Steer Toward Rock, Fae Myenne Ng’s heartbreaking novel of unrequited love, tells the story of the only bachelor butcher at the Universal Market in San Francisco. Jack Moon Szeto—that was the name he bought, the name he made his life by—serves the lonely grass widows whose absentee husbands work the farmlands in the Central Valley. A man who knows that the body is the only truth, Jack attends to more than just their weekly orders of lamb or beef.

But it is the free-spirited, American-born Joice Qwan with whom Jack falls in love. A woman whose life is guided by more than simple pain, Joice hands out towels at the Underground Bathhouse and sells tickets at the Great Star Theatre; her mother cleans corpses. Joice wants romance and she wants to escape Chinatown, but Jack knows that she is his ghost of love, better chased than caught.

It is the 1960s and while the world is on the edge of an exciting future, Jack has not one grain of choice in his life. When his paper wife arrives from China he is forced to fulfill the last part of his contract and to stand before the law with the woman who is to serve as mistress to his fake father. Jack has inherited a cruel cultural legacy. A man with no claim to the past, his only hope is to make a new story for himself, one that includes both Joice and America.
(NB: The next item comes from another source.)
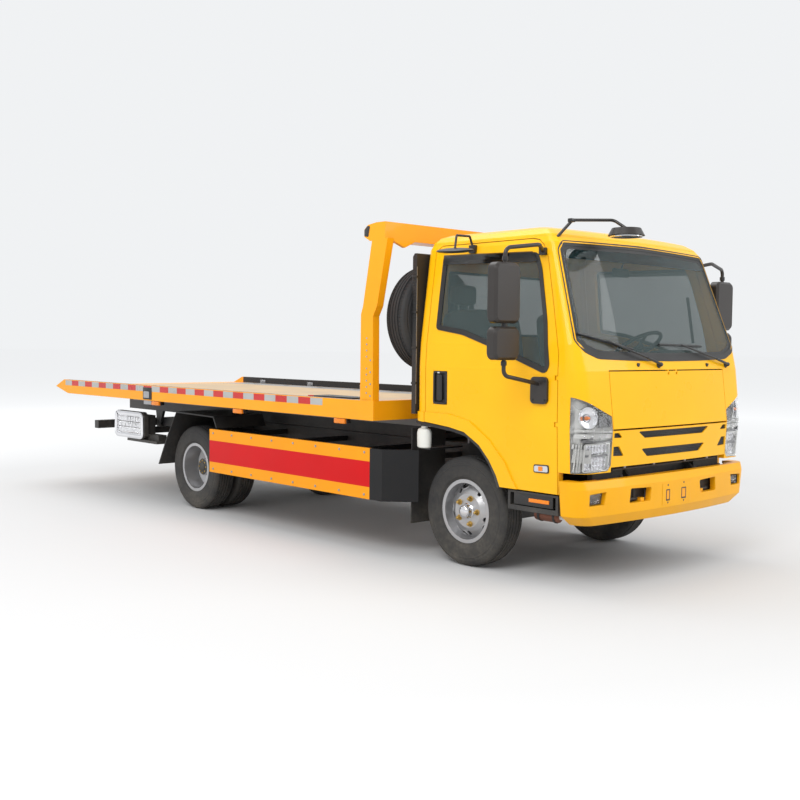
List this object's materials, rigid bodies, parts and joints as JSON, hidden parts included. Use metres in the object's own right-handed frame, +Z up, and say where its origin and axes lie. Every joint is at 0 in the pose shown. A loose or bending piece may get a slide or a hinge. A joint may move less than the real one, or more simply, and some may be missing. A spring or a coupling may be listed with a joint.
{
  "type": "flatbed tow truck",
  "caption": "Cab-over recovery truck with a sliding and tilting flat deck, a tilting cab, steered front wheels and a rear wheel lift.",
  "frame": {"origin": "on the ground under the middle of the whole vehicle's bounding box", "axes": "+X forward, +Y to the vehicle's left, +Z up"},
  "size_m": [6.92, 2.736, 2.388],
  "materials": {
    "yellow_paint": "gloss",
    "orange_paint": "gloss",
    "chassis_black": "satin",
    "black_plastic": "matte",
    "grey_plastic": "matte",
    "mirror_shell": "satin",
    "deck_paint": "satin",
    "silver_paint": "gloss",
    "lamp": "gloss",
    "chrome": "polished",
    "cast_iron": "cast",
    "tyre": "matte",
    "seat_fabric": "woven",
    "glass": "tinted"
  },
  "bodies": {
    "chassis": {"chassis_frame": "chassis_black", "axles": "chassis_black", "leaf_springs": "chassis_black", "engine": "cast_iron", "fuel_tank": "chassis_black", "side_skirts": "orange_paint", "mudguards": "black_plastic", "cab_steps": "black_plastic", "bumper": "yellow_paint", "air_intake": "black_plastic", "spare_tyre": "tyre", "spare_carrier": "silver_paint", "rear_lamps": "lamp"},
    "cab": {"cab_roof": "yellow_paint", "cab_back": "yellow_paint", "cab_front": "yellow_paint", "cab_floor": "black_plastic", "grille": "yellow_paint", "headlamps": "lamp", "cab_glass": "glass", "dashboard": "grey_plastic", "steering_wheel": "black_plastic", "seats": "seat_fabric", "front_mirror": "mirror_shell"},
    "lid": {"front_lid": "yellow_paint"},
    "door_left": {"door_left": "yellow_paint", "door_glass_left": "glass", "mirror_left": "mirror_shell"},
    "door_right": {"door_right": "yellow_paint", "door_glass_right": "glass", "mirror_right": "mirror_shell"},
    "knuckle_left": {"knuckle_left": "cast_iron"},
    "knuckle_right": {"knuckle_right": "cast_iron"},
    "tie_rod": {"tie_rod": "chassis_black"},
    "wheel_front_left": {"tyre_front_left": "tyre", "rim_front_left": "silver_paint"},
    "wheel_front_right": {"tyre_front_right": "tyre", "rim_front_right": "silver_paint"},
    "wheels_rear_left": {"tyres_rear_left": "tyre", "rims_rear_left": "silver_paint"},
    "wheels_rear_right": {"tyres_rear_right": "tyre", "rims_rear_right": "silver_paint"},
    "tilt_frame": {"tilt_frame": "chassis_black"},
    "bed": {"bed_floor": "deck_paint", "bed_rails": "orange_paint", "headboard": "orange_paint", "slide_rod": "chrome"},
    "tilt_barrels": {"tilt_barrels": "chassis_black"},
    "tilt_rods": {"tilt_rods": "chrome"},
    "lift_arm": {"lift_arm": "chassis_black"},
    "lift_boom": {"lift_boom": "chassis_black"}
  },
  "joints": [
    {"name": "bed_tilt", "type": "hinge", "parent": "chassis", "child": "tilt_frame", "pos_m": [-2.61, 0, 0.66], "axis": [0, -1, 0], "range_deg": [0, 15]},
    {"name": "bed_slide", "type": "slide", "parent": "tilt_frame", "child": "bed", "axis": [-1, 0, 0], "range_m": [0, 3]},
    {"name": "cab_tilt", "type": "hinge", "parent": "chassis", "child": "cab", "pos_m": [3.35, 0, 0.64], "axis": [0, 1, 0], "range_deg": [0, 42]},
    {"name": "lid_open", "type": "hinge", "parent": "cab", "child": "lid", "pos_m": [3.399, 0, 1.368], "axis": [0, -1, 0], "range_deg": [0, 60]},
    {"name": "door_left_open", "type": "hinge", "parent": "cab", "child": "door_left", "pos_m": [3.194, 0.95, 1.3], "axis": [0, 0, -1], "range_deg": [0, 65]},
    {"name": "door_right_open", "type": "hinge", "parent": "cab", "child": "door_right", "pos_m": [3.194, -0.95, 1.3], "axis": [0, 0, 1], "range_deg": [0, 65]},
    {"name": "steer_left", "type": "hinge", "parent": "chassis", "child": "knuckle_left", "pos_m": [2.32, 0.62, 0.337], "axis": [0, 0, 1], "range_deg": [-33, 33]},
    {"name": "steer_right", "type": "hinge", "parent": "chassis", "child": "knuckle_right", "pos_m": [2.32, -0.62, 0.337], "axis": [0, 0, 1], "range_deg": [-33, 33]},
    {"name": "tie_rod_pivot", "type": "hinge", "parent": "knuckle_left", "child": "tie_rod", "pos_m": [2.15, 0.62, 0.25], "axis": [0, 0, 1], "range_deg": [-33, 33]},
    {"name": "wheel_front_left_spin", "type": "hinge", "parent": "knuckle_left", "child": "wheel_front_left", "pos_m": [2.32, 0.752, 0.382], "axis": [0, 1, 0], "continuous": true},
    {"name": "wheel_front_right_spin", "type": "hinge", "parent": "knuckle_right", "child": "wheel_front_right", "pos_m": [2.32, -0.752, 0.382], "axis": [0, 1, 0], "continuous": true},
    {"name": "wheels_rear_left_spin", "type": "hinge", "parent": "chassis", "child": "wheels_rear_left", "pos_m": [-1.04, 0.7125, 0.382], "axis": [0, 1, 0], "continuous": true},
    {"name": "wheels_rear_right_spin", "type": "hinge", "parent": "chassis", "child": "wheels_rear_right", "pos_m": [-1.04, -0.7125, 0.382], "axis": [0, 1, 0], "continuous": true},
    {"name": "tilt_barrel_swing", "type": "hinge", "parent": "chassis", "child": "tilt_barrels", "pos_m": [-1.78, 0, 0.52], "axis": [0, -1, 0], "range_deg": [0, 25.5]},
    {"name": "tilt_rod_stroke", "type": "slide", "parent": "tilt_barrels", "child": "tilt_rods", "axis": [0.9108, 0, 0.4129], "range_m": [0, 0.158]},
    {"name": "lift_pitch", "type": "hinge", "parent": "chassis", "child": "lift_arm", "pos_m": [-2.03, 0, 0.68], "axis": [0, -1, 0], "range_deg": [0, 15]},
    {"name": "lift_extend", "type": "slide", "parent": "lift_arm", "child": "lift_boom", "axis": [-1, 0, 0], "range_m": [0, 0.4]}
  ],
  "couplings": [
    {"joint": "steer_right", "follows": "steer_left", "ratio": 1},
    {"joint": "tie_rod_pivot", "follows": "steer_left", "ratio": -1},
    {"joint": "tilt_barrel_swing", "follows": "bed_tilt", "ratio": 1.6759},
    {"joint": "tilt_rod_stroke", "follows": "bed_tilt", "m_per_rad": 0.5875}
  ]
}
Not since Bone, Fae Myenne Ng’s highly praised debut novel, has a work so eloquently revealed the complex loyalties of Chinese America. Steer Toward Rock is the story of a man who chooses love over the law, illuminating a part of U.S. history few are aware of, but one that has had echoing effects for generations.

About the Author

Fae Myenne Ng was born in San Francisco. Her work received the Rome Prize from the American Academy of Arts and Letters, the Lannan Foundation and the Lila Wallace Reader’s Digest Writers’ Award. Bone, a finalist for the 1994 PEN/Faulkner, was a national bestseller and a critical success. Her short stories have appeared in Harper’s and other magazines, and have been widely anthologized.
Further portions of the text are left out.